Qu’en statuant ainsi, en divisant par deux la somme allouée à la victime au titre de la perte de gains professionnels futurs en raison du refus d’un poste proposé par l’employeur, la cour d’appel a violé le texte susvisé ;

PAR CES MOTIFS :

CASSE ET ANNULE

L’approche raisonnable en pays de Common law

L’exemple du Royaume-Uni pour­rait être suivi. The duty to mitigate the damage est une institution essentielle de la Common law. Elle s’applique aussi bien en responsabilité contractuelle qu’en responsabilité extracontractuelle, et se traduit par une obligation d’action ou une obligation d’abstention, et ce quel que soit le dommage subi.

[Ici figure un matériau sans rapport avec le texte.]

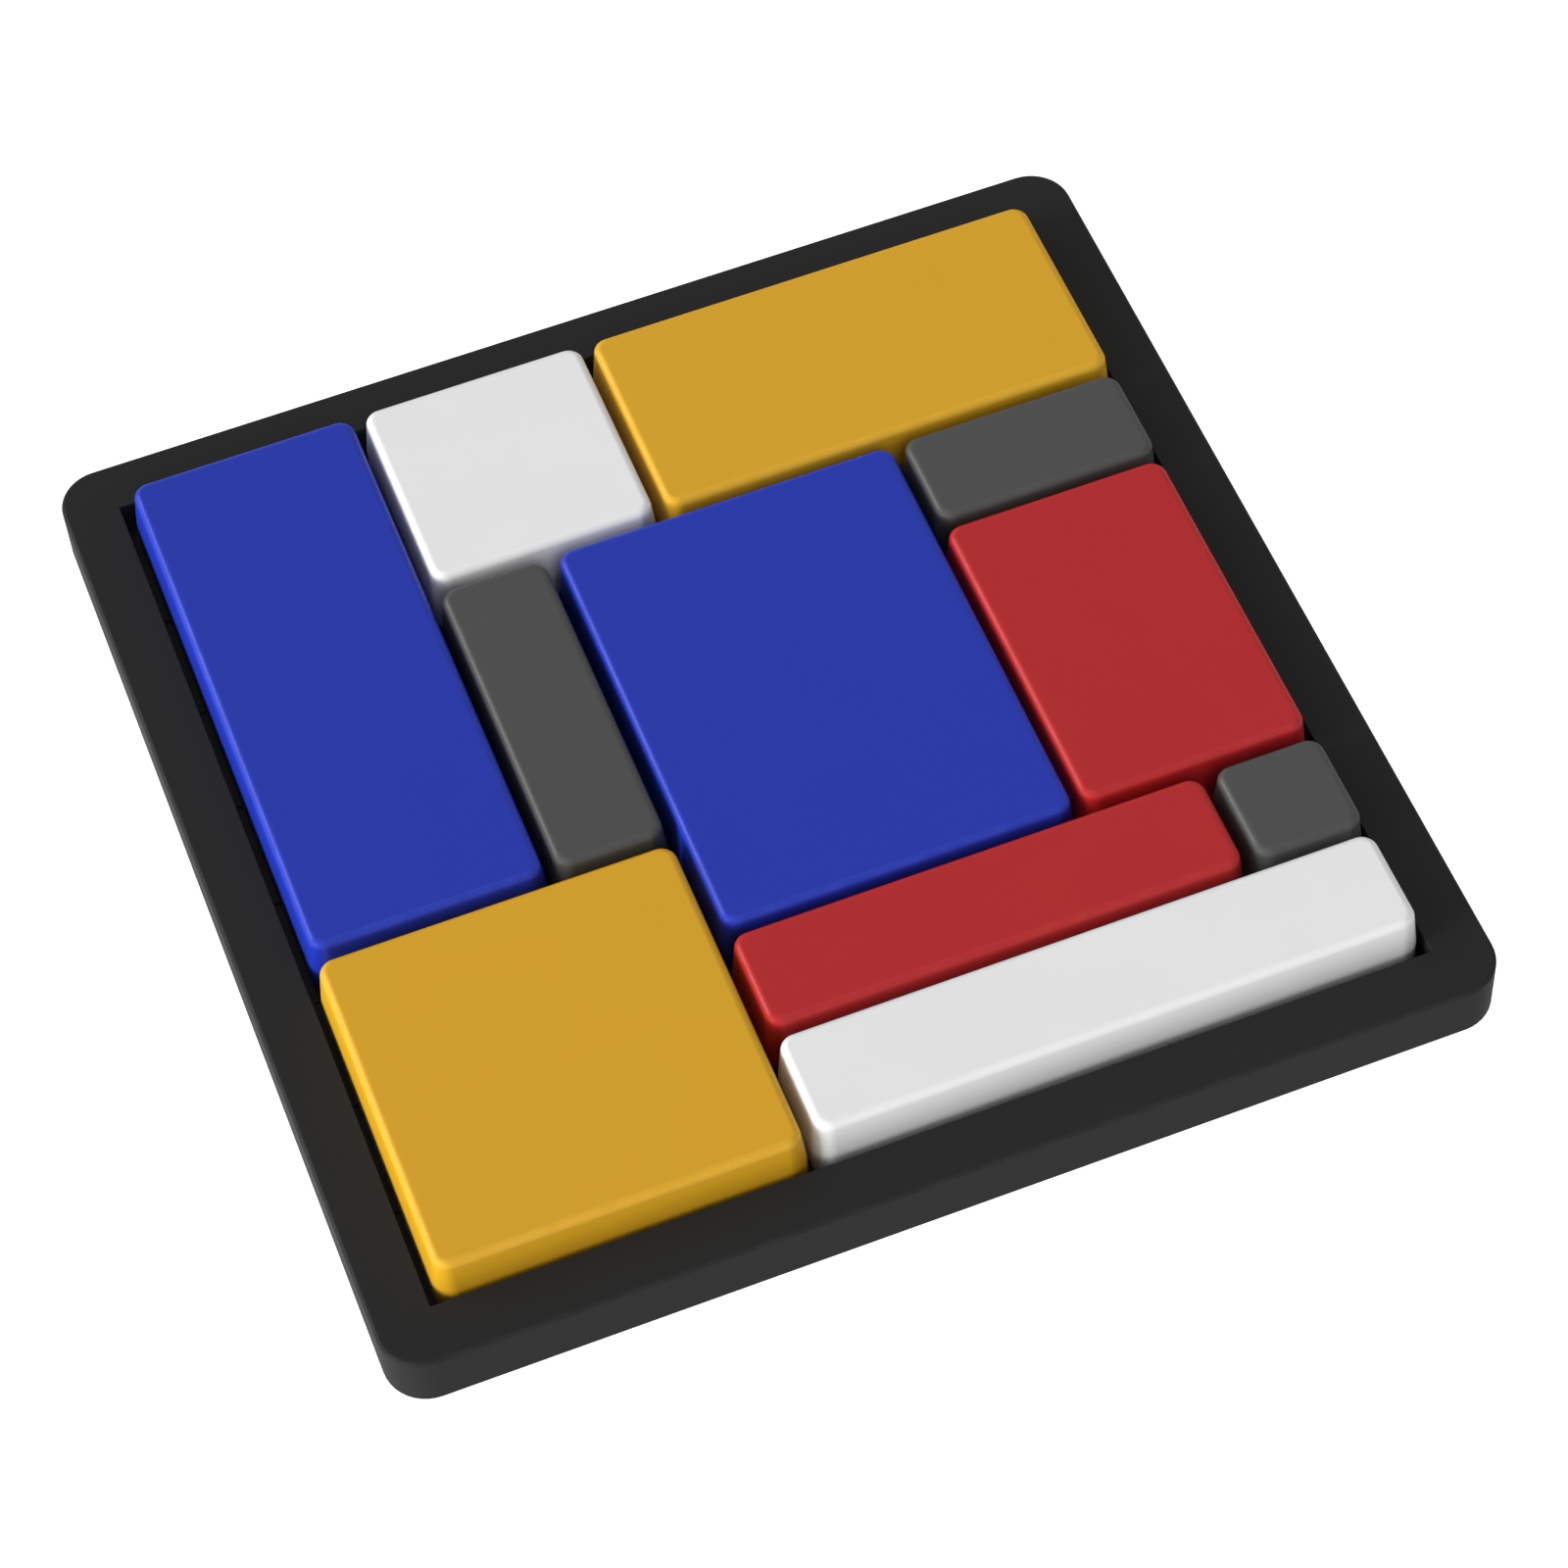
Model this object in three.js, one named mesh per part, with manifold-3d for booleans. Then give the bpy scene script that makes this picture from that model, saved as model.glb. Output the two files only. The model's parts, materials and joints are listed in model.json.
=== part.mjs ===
// Rectangle packing puzzle: a square tray with a sunken 8 x 8 field, filled by eleven coloured blocks.
// Units are millimetres, +Z is up. X runs along the front edge of the tray, Y towards its back edge.
// The origin is under the tray's centre, on the surface that the rubber feet stand on.
import * as THREE from 'three';
import { mergeVertices } from 'three/addons/utils/BufferGeometryUtils.js';
import Module from 'manifold-3d';

const wasm = await Module();
wasm.setup();

// ---------------------------------------------------------------- driving dimensions
const PITCH = 15; // one cell of the field
const CELLS = 8; // cells along each side of the field

const TRAY_SIDE = 134.6; // outside of the tray
const TRAY_CORNER = 5.25; // radius of the tray's upright corners
const TRAY_HEIGHT = 8; // from the tray's lower edge to the top of the rim
const TRAY_EDGE = 0.5; // rounding of the rim's outer top edge
const RECESS_SIDE = 120.9; // inside of the rim, with the play that the blocks have
const RECESS_DEPTH = 5.1; // from the top of the rim down to the floor
const WALL = 1.6; // outer wall and recess wall of the tray moulding
const RIM_TOP = 3.3; // plastic above the hollows under the rim
const RIM_POCKETS = 6; // hollows along each side of the rim
const RIM_RIB = 1.4; // between two hollows
const RIM_POCKET_REACH = 59.5; // from the middle of a side to the end of its last hollow

const FLOOR_THICKNESS = 2.4;
const FLOOR_CLEARANCE = 0.3; // around the floor panel, inside the outer wall
const GROOVE_WIDTH = 0.6; // lines of the 8 x 8 grid in the floor
const GROOVE_DEPTH = 0.3;

const FOOT_RADIUS = 5;
const FOOT_CHAMFER = 0.5;
const FOOT_DROP = 0.8; // how far the feet stand out below the tray's lower edge
const FOOT_POCKET_DEPTH = 0.6;
const FOOT_POCKET_CLEARANCE = 0.3;
const FOOT_OFFSET = 54; // feet and screws sit at plus and minus these distances from the centre
const SCREW_OFFSET = 62.4;

const SCREW_HEAD_RADIUS = 2.1;
const SCREW_HEAD_HEIGHT = 1;
const SCREW_HEAD_CHAMFER = 0.3;
const SCREW_SLOT_LENGTH = 2.6; // of each arm of the cross in the head
const SCREW_SLOT_WIDTH = 0.6;
const SCREW_SLOT_DEPTH = 0.55;
const SCREW_SHANK_RADIUS = 1;
const SCREW_LENGTH = 4.7; // under the head
const SCREW_TIP = 0.9; // pointed end of the shank
const COUNTERBORE_RADIUS = 2.5;
const COUNTERBORE_DEPTH = 1.2;
const THROUGH_HOLE_RADIUS = 1.3;
const PILOT_HOLE_RADIUS = 1.15;
const PILOT_HOLE_DEPTH = 3.9;

const BLOCK_HEIGHT = 10;
const BLOCK_GAP = 0.6; // between two blocks, at their straight lower sides
const BLOCK_SKIRT = 4.2; // height of the straight lower sides
const BLOCK_TAPER = Math.tan(THREE.MathUtils.degToRad(5.6)); // the sides lean in above the skirt
const BLOCK_CORNER = 2.5; // radius of the upright corners, at the skirt
const BLOCK_EDGE = 1; // rounding between the sides and the top
const BLOCK_WALL = 1.6;
const BLOCK_TOP = 2;
const CAVITY_CORNER = 0.9;
const FIELD_SHIFT = { x: 0.3, y: -0.1 }; // the blocks lie pushed to the right of the recess

const CAP_THICKNESS = 1.4;
const CAP_LEDGE = 0.8; // width of the shell's ledge that the base cap is pressed against
const CAP_CLEARANCE = 0.1;
const PEG_RADIUS = 1.5;
const PEG_HEIGHT = 4;
const SOCKET_RADIUS = 2.6;
const SOCKET_BORE = 1.65;
const SOCKET_LIFT = 0.6; // from the cap up to the socket's mouth
const RIB_THICKNESS = 1.2;
const RIB_DEPTH = 2.4;

// Straight pieces that stand for a round shape.
const TRAY_CORNER_STEPS = 6; // round a quarter turn
const BLOCK_CORNER_STEPS = 4;
const CAVITY_CORNER_STEPS = 2;
const EDGE_STEPS = 3; // over a rounded edge
const SMALL_SIDES = 12; // round a peg, a socket or a screw
const HEAD_SIDES = 16;
const FOOT_SIDES = 24;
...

La procédure anglaise permet le schéma suivant. Le principe de départ est, comme en droit français, que le demandeur doit être remis dans la situation dans laquelle il aurait été s’il n’avait pas été blessé. C’est au demandeur victime de prouver l’étendue de ses dommages, puis le défendeur essaiera de soulever la mitigation et de prouver que le demandeur n’a pas pris les mesures raisonnables afin de minimiser ses pertes. La victime devra alors expliquer son comportement et le juge décidera s’il a été raisonnable. Si le refus d’une intervention chirurgicale lourde qui aurait pu être pratiquée pour améliorer l’état de la victime est rarement retenu comme déraisonnable, les magistrats évalueront le refus « raisonnable » d’un reclassement professionnel. C’est donc une appréciation in concreto, au cas par cas et non un principe rigide, le juge restant libre d’étudier, comme dans l’arrêt de la cour d’appel de Nîmes s’il y a ou non obstination déraisonnable à refuser un poste proposé.

« L’obligation pour la victime de minimiser l’étendue de son propre dommage est admise dans la législation ou la jurisprudence de nombreux pays d’Europe. »

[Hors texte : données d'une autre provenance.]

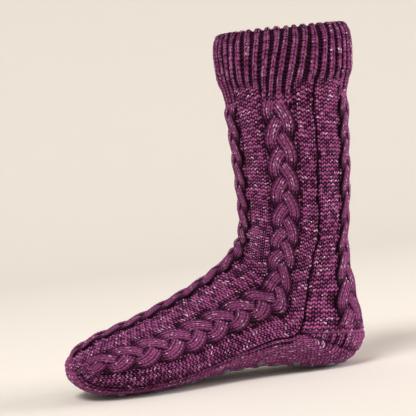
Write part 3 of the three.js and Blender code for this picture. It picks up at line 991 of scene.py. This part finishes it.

On pourrait donc déjà envisager l’application pratique de ce système. À cet égard, le projet de réforme du droit des obligations dit « Catala », du nom de son principal auteur, propose dans la partie du code civil consacrée aux effets de la responsabilité un principe général commun aux deux types de dommages (matériel et corporel) : « Lorsque la victime avait la possibilité, par des moyens sûrs, raisonnables et proportionnés, de réduire l’étendue de son préjudice ou d’en éviter l’aggravation, il sera tenu compte de son abstention par une réduction de son indemnisation, sauf lorsque les mesures seraient de nature à porter atteinte à son intégrité physique. »

Le professeur Georges Durry propose également une réforme légis­lative avec le texte suivant : « Lorsque la victime pouvait, par des mesures raisonnables, réduire l’étendue ou éviter l’aggravation de son préjudice, son abstention entraînera une réduction de l’indemnisation, sauf si la mesure était de nature à porter atteinte à son intégrité physique » (G. Durry, « Est-on obligé de minimiser son propre dommage ? », Risques 2004, p. 111).

C’est aussi une autre voie vers laquelle nous pourrions nous tourner, en ne retenant que les cas où il n’y a pas d’obligation à suivre des soins. Le juge aurait alors toute liberté d’admettre, ou de refuser, la demande de mitigation formulée par le responsable et son assureur. Cela permettrait une appréciation au cas par cas, dans le respect de chaque victime car on le voit dans les quelques décisions rendues, les juges du fond sont très stricts sur cette appréciation.